… Non tutto il ‘chiummo’ vien per nuocere…

Ricordo che i giorni precedenti all’inizio della settimana intensiva, che si è tenuta a Palermo dal 27 gennaio all’1 febbraio 2019, ero agitata. Non avevo idea di quello che sarebbe successo, chiusa in un albergo una settimana con persone – molte a me perfette sconosciute – che si portano dentro tanti problemi e disagi. Tanto dolore.
Pensavo che sarebbe stato, come diremmo da queste parti al sud (e come poi abbiamo insegnato a tanti compagni di questo viaggio) un CHIUMMO. Chiummo significa piombo, quindi un peso, una situazione pesante.

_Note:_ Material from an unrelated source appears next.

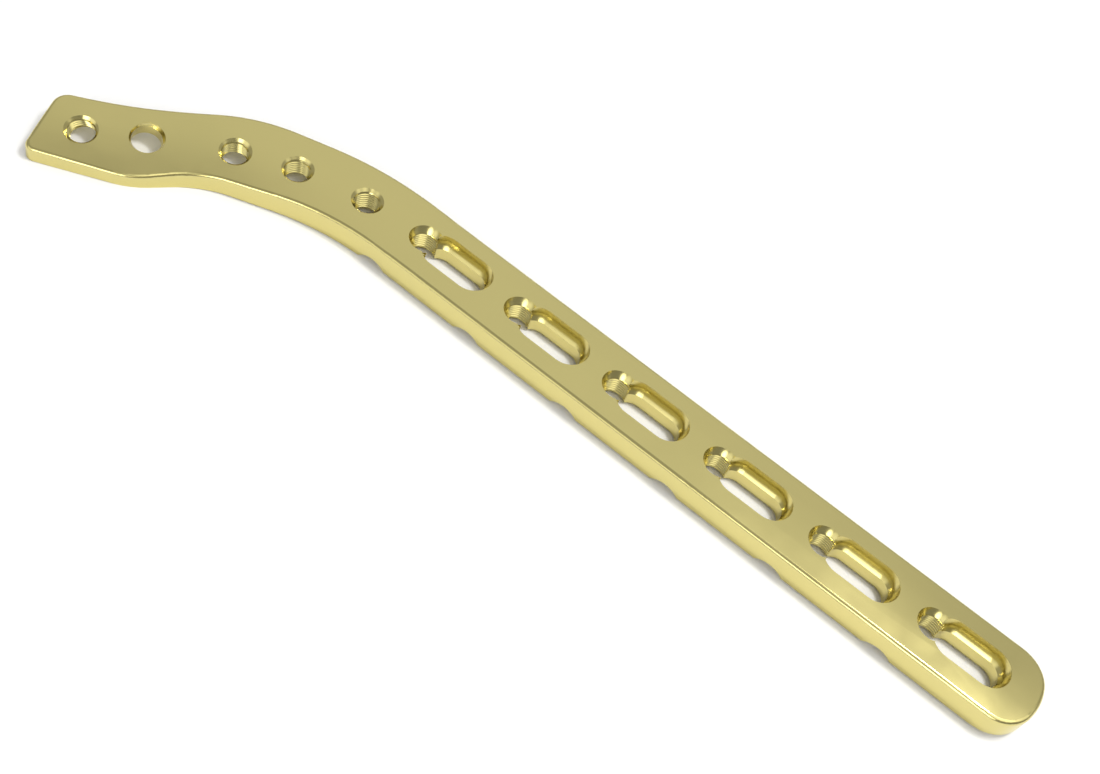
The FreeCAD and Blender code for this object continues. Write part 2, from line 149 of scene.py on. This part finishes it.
# Degrees from one column of points to the next, and from which an edge of the ridge is sharp
COLUMN_STEP = 3
SHARP_EDGE = 35
WHOLE_TURN = 360.0
# More turns than the wall's height takes, because the helix climbs and a wall's ends can slant
SPARE_TURNS = 2
cut_gold = gold_titanium(
    "titanium, cut thread, anodised gold", smoothest=0.13, roughest=0.18, pit_depth=0.0002 * MM,
)


def thread(name, centre, axis, radius, top, bottom, face, start=0.0, arc=WHOLE_TURN):
    """A ridge on a bore's wall. Top and bottom are heights along the face's normal. Start and arc
    are in degrees, counted round the axis from the X side."""
    x_side = (Vector((1, 0, 0)) - axis * axis.x).normalized()
    y_side = axis.cross(x_side)
    closed = arc == WHOLE_TURN
    columns = round(arc / COLUMN_STEP) + (0 if closed else 1)
    turns = range(-SPARE_TURNS, int((top - bottom) / PITCH) + 2 * SPARE_TURNS)
    verts = []
    for column in range(columns):
        degrees = start + COLUMN_STEP * column
        angle = math.radians(degrees)
        outward = x_side * math.cos(angle) + y_side * math.sin(angle)
        foot = centre + outward * radius
        high = (top - foot.dot(face)) / axis.dot(face)
        low = (bottom - foot.dot(face)) / axis.dot(face)
        from_slot = min(degrees - start, start + arc - degrees)
        whole = 1.0 if closed else min(from_slot / SLOT_FADE, 1.0)
        for turn in turns:
            for share, height in RIDGE_PROFILE:
                along = high - (turn + share - degrees / WHOLE_TURN) * PITCH
                along = min(max(along, low), high)
                fade = min((high - along) / RUN_OUT, (along - low) / RUN_OUT, 1.0) * whole
                verts.append(foot + axis * along - outward * (height * fade * RIDGE + FOOT_GAP))
    rows = len(turns) * len(RIDGE_PROFILE)
    faces = []
    for column in range(columns if closed else columns - 1):
        here = column * rows
        there = (column + 1) % columns * rows
        for row in range(rows - 1):
            faces.append((here + row, here + row + 1, there + row + 1, there + row))
    mesh = bpy.data.meshes.new(name)
    mesh.from_pydata(verts, [], faces)
    mesh.validate()
    mesh.materials.append(cut_gold)
    for polygon in mesh.polygons:
        polygon.use_smooth = True
    mesh.set_sharp_from_angle(angle=math.radians(SHARP_EDGE))
    made = bpy.data.objects.new(name, mesh)
    bpy.context.collection.objects.link(made)
    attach(made, "root")


# The bores are where the record's mounts are. A shaft bore's wall goes from the flat underside up
# to its ball shaped seat, and the slot beside it leaves it this start and arc, in degrees.
SHAFT_BORE = 2.0 * MM
UNDERSIDE = 0.0
SEAT_FOOT = 3.33 * MM
SHAFT_ARC = (44.5, 271.0)
# A head bore's wall ends parallel to the face around it. Each has that face's normal, or None
# where the face is square to the bore, and half the wall's height. The first bore leans
HEAD_BORE = 2.05 * MM
HEAD_WALLS = {
    "head_hole_1": ((0.1245, -0.1515, 0.9806), 0.96 * MM),
    "head_hole_3": (None, 1.28 * MM),
    "head_hole_4": (None, 1.55 * MM),
    "head_hole_5": (None, 1.82 * MM),
}
for mount in frame["record"]["mounts"]:
    name = mount["name"]
    centre = Vector(mount["pos_m"])
    axis = Vector(mount["axis"]).normalized()
    if name.startswith("shaft_thread"):
        thread(name, centre, axis, SHAFT_BORE, SEAT_FOOT, UNDERSIDE, axis, *SHAFT_ARC)
    elif name in HEAD_WALLS:
        normal, half_height = HEAD_WALLS[name]
        face = Vector(normal or axis).normalized()
        middle = centre.dot(face)
        thread(name, centre, axis, HEAD_BORE, middle + half_height, middle - half_height, face)


# Studio: a matt white table, a grey dome with soft brighter regions and one soft key lamp, high
# on the right, whose shadow falls to the left as in the photograph.
PLATE_MIDDLE = Vector((0.02, 0, 0))
TABLE_SIDE = 3.0
table_top = cad_box[0][2]
table_paper = new_material("paper, matt white")
paper = node(table_paper.node_tree, "ShaderNodeBsdfDiffuse", None, {"Color": linear("FCFCFC")})
node(table_paper.node_tree, "ShaderNodeOutputMaterial", None, {"Surface": paper.outputs["BSDF"]})
bpy.ops.mesh.primitive_plane_add(size=TABLE_SIDE, location=(PLATE_MIDDLE.x, 0, table_top))
table = bpy.context.object
table.name = "table"
table.data.materials.append(table_paper)

# The dome: an even grey with soft regions. Each has its azimuth and elevation, its half width where
# it starts and where it is full, all in degrees, and what it adds to the brightness
DOME_GREY = 0.4
DOME_REGIONS = (
    (120, 47, 44, 5, 0.34),  # mirrored by the top face, less so towards the tail
    (22, 46, 22, 8, 0.75),  # a gleam on the round of the tail
    (-20, 60, 26, 10, 1.2),  # light on the left part of each thread
    (-76, 27, 20, 3, 3.4),  # the bright line along the near rim of the head
    (-112, 24, 26, 3, 0.80),  # a line along the near rim of the shaft
    (-30, 10, 50, 20, -0.12),  # darker at the front right
)


def direction(azimuth, elevation):
    """Unit vector; azimuth 0 is the +X side and 90 the +Y side, in degrees."""
    around = math.radians(azimuth)
    rise = math.radians(elevation)
    return Vector((
        math.cos(around) * math.cos(rise), math.sin(around) * math.cos(rise), math.sin(rise),
    ))


world = bpy.data.worlds.new("studio")
bpy.context.scene.world = world
world.use_nodes = True
dome = world.node_tree
dome.nodes.clear()
brightness = DOME_GREY
for azimuth, elevation, outer, inner, change in DOME_REGIONS:
    towards = node(dome, "ShaderNodeVectorMath", {"operation": "DOT_PRODUCT"}, {
        0: node(dome, "ShaderNodeTexCoord").outputs["Generated"], 1: direction(azimuth, elevation),
    })
    region = node(dome, "ShaderNodeMapRange", {"interpolation_type": "SMOOTHSTEP"}, {
        "Value": towards.outputs["Value"], "From Min": math.cos(math.radians(outer)),
        "From Max": math.cos(math.radians(inner)), "To Min": 0.0, "To Max": change,
    })
    brightness = node(dome, "ShaderNodeMath", {"operation": "ADD"}, {
        0: brightness, 1: region.outputs["Result"],
    }).outputs["Value"]
glow = node(dome, "ShaderNodeBackground", None, {"Color": linear("FFFFFF"), "Strength": brightness})
node(dome, "ShaderNodeOutputWorld", None, {"Surface": glow.outputs["Background"]})

# The key lamp: a soft square panel half a metre from the plate, facing it
KEY_TOWARDS = direction(azimuth=34, elevation=69)
KEY_DISTANCE = 0.5
KEY_SIDE = 0.105
KEY_WATTS = 1.16
key = bpy.data.lights.new("key", "AREA")
key.shape = "SQUARE"
key.size = KEY_SIDE
key.energy = KEY_WATTS
key_place = bpy.data.objects.new("key", key)
bpy.context.collection.objects.link(key_place)
key_place.location = KEY_TOWARDS * KEY_DISTANCE + PLATE_MIDDLE
key_place.rotation_euler = (-KEY_TOWARDS).to_track_quat("-Z", "Y").to_euler()

# Camera of the photograph, solved from the plate's equal holes and straight edges: its place, and
# what is to its right, down and ahead
camera = bpy.data.cameras.new("camera")
camera.sensor_width = 36.0
camera.lens = 45.564
camera.clip_start = 0.01
view = bpy.data.objects.new("camera", camera)
bpy.context.collection.objects.link(view)
view_place = Vector((0.0659084, -0.1248112, 0.1551971))
right = Vector((0.778956, 0.57318, 0.254346))
down = Vector((0.597921, -0.556654, -0.576739))
ahead = Vector((-0.188993, 0.601333, -0.776325))
facing = Matrix((right, -down, -ahead)).transposed().to_4x4()
view.matrix_world = Matrix.Translation(view_place) @ facing
bpy.context.scene.camera = view
bpy.context.scene.view_settings.view_transform = "Standard"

Poi mi sono detta che in realtà peggio di quello che vivo non poteva essere, nel senso che in fondo il disagio lo vivo quotidianamente all’interno della mia famiglia e da un po’ troppo questo si riflette anche sul resto, la gente in generale.
Stiamo tutti male, quindi forse quello che avrei trovato non era poi così lontano dalla mia realtà giornaliera e poi mi era stato detto di andare senza farsi troppe domande e io tendo a fidarmi di chi avverto, sento, simile. E alla fine così è stato.

Una settimana di condivisione vera, di paure, dolori, emozioni forti vissute e interiorizzate.
Una settimana di conoscenza in cui ti rendi conto di non essere da solo e di quanto la rete e il gruppo, la famiglia ontologica, diventa più che mai oggi fondamentale per vivere, per superare e affrontare il disagio diffuso.
Non esiste un disagio più forte di un altro, più doloroso di un altro, esistono solo storie personali differenti, traumi differenti, caratteri differenti e il disagio colpisce ognuno di noi. E ogni singola persona è fatta a proprio modo e ha degli strumenti a disposizione, più sono questi strumenti che hai, più riesci ad affrontare il disagio, la società di oggi, la solitudine, il malessere, la tristezza.
Io ho trovato una rete, una famiglia. Ognuno dei componenti dà qualcosa che all’altro manca e avviene in modo spontaneo, “naturalissimo”. Senza che tu te ne accorga, sul momento intendo, dai e ricevi.
Un vero sostegno.

Non si è trattato di piangersi addosso per una settimana, di fare vittimismo! No, si è trattato di raccontarsi, ascoltare, ascoltarsi, fare teoria, una teoria necessaria e fondamentale per un percorso di rinascita, una teoria che impari a fare piano piano grazie al Metodo Alla Salute, quello del dottor Mariano Loiacono.
Grazie al Metodo Alla Salute che – come dice lui – è di tutti noi.
Io ho partecipato alla settimana intensiva a Palermo con tre dei miei sei fratelli, i miei due nipoti e gli ultimi due giorni mi ha raggiunto anche mia figlia di 13 anni.
Una famiglia, la nostra, che si è unità ancora di più nel disagio di uno dei fratelli, disagio che ha fatto mettere ognuno di noi in discussione portandoci così a partecipare al Metodo Alla Salute e alla settimana intensiva, per noi stessi e non più per mio fratello, come inizialmente avevamo pensato. O meglio, non più solo per lui.

Ci sono stati momenti in cui mi veniva voglia di scappare, momenti in cui iniziava la giornata e mi dicevo “Ma che due palle! Ma perché devo stare qui ad ascoltare questa gente quando già ho i gran fattacci miei?”.
Ma per tutte le cose funziona sempre la stessa regola: se le vuoi davvero, ti devi impegnare.
E allora rimanevo lì, perché volevo e voglio stare meglio. E dopo una manciata di minuti entravo in quelle storie, tanto simili alla mia che proprio per questo a volte non volevo ascoltare.
Bastava poco per entrare nel metodo e a quel punto, nonostante la stanchezza enorme, di andarmene non se ne poteva parlare.

Questo è solo l’inizio, lo so bene. Tornare alla vita quotidiana è stato pesante e lo è tuttora ma adesso di diverso c’è che so che la rete esiste, so che non sono da sola e che c’è il Metodo Alla Salute e il Progetto Nuova Specie con le sue tante attività, studiate e affinate anno dopo anno, specifiche per ognuno di noi.
Nuova Specie è un’opportunità per me, ma sta a me coglierla.
Ci sono cose che dobbiamo necessariamente fare noi, passi che sono tutti nostri perché in gioco c’è la nostra vita.

E allora giochiamo. Possibilmente insieme.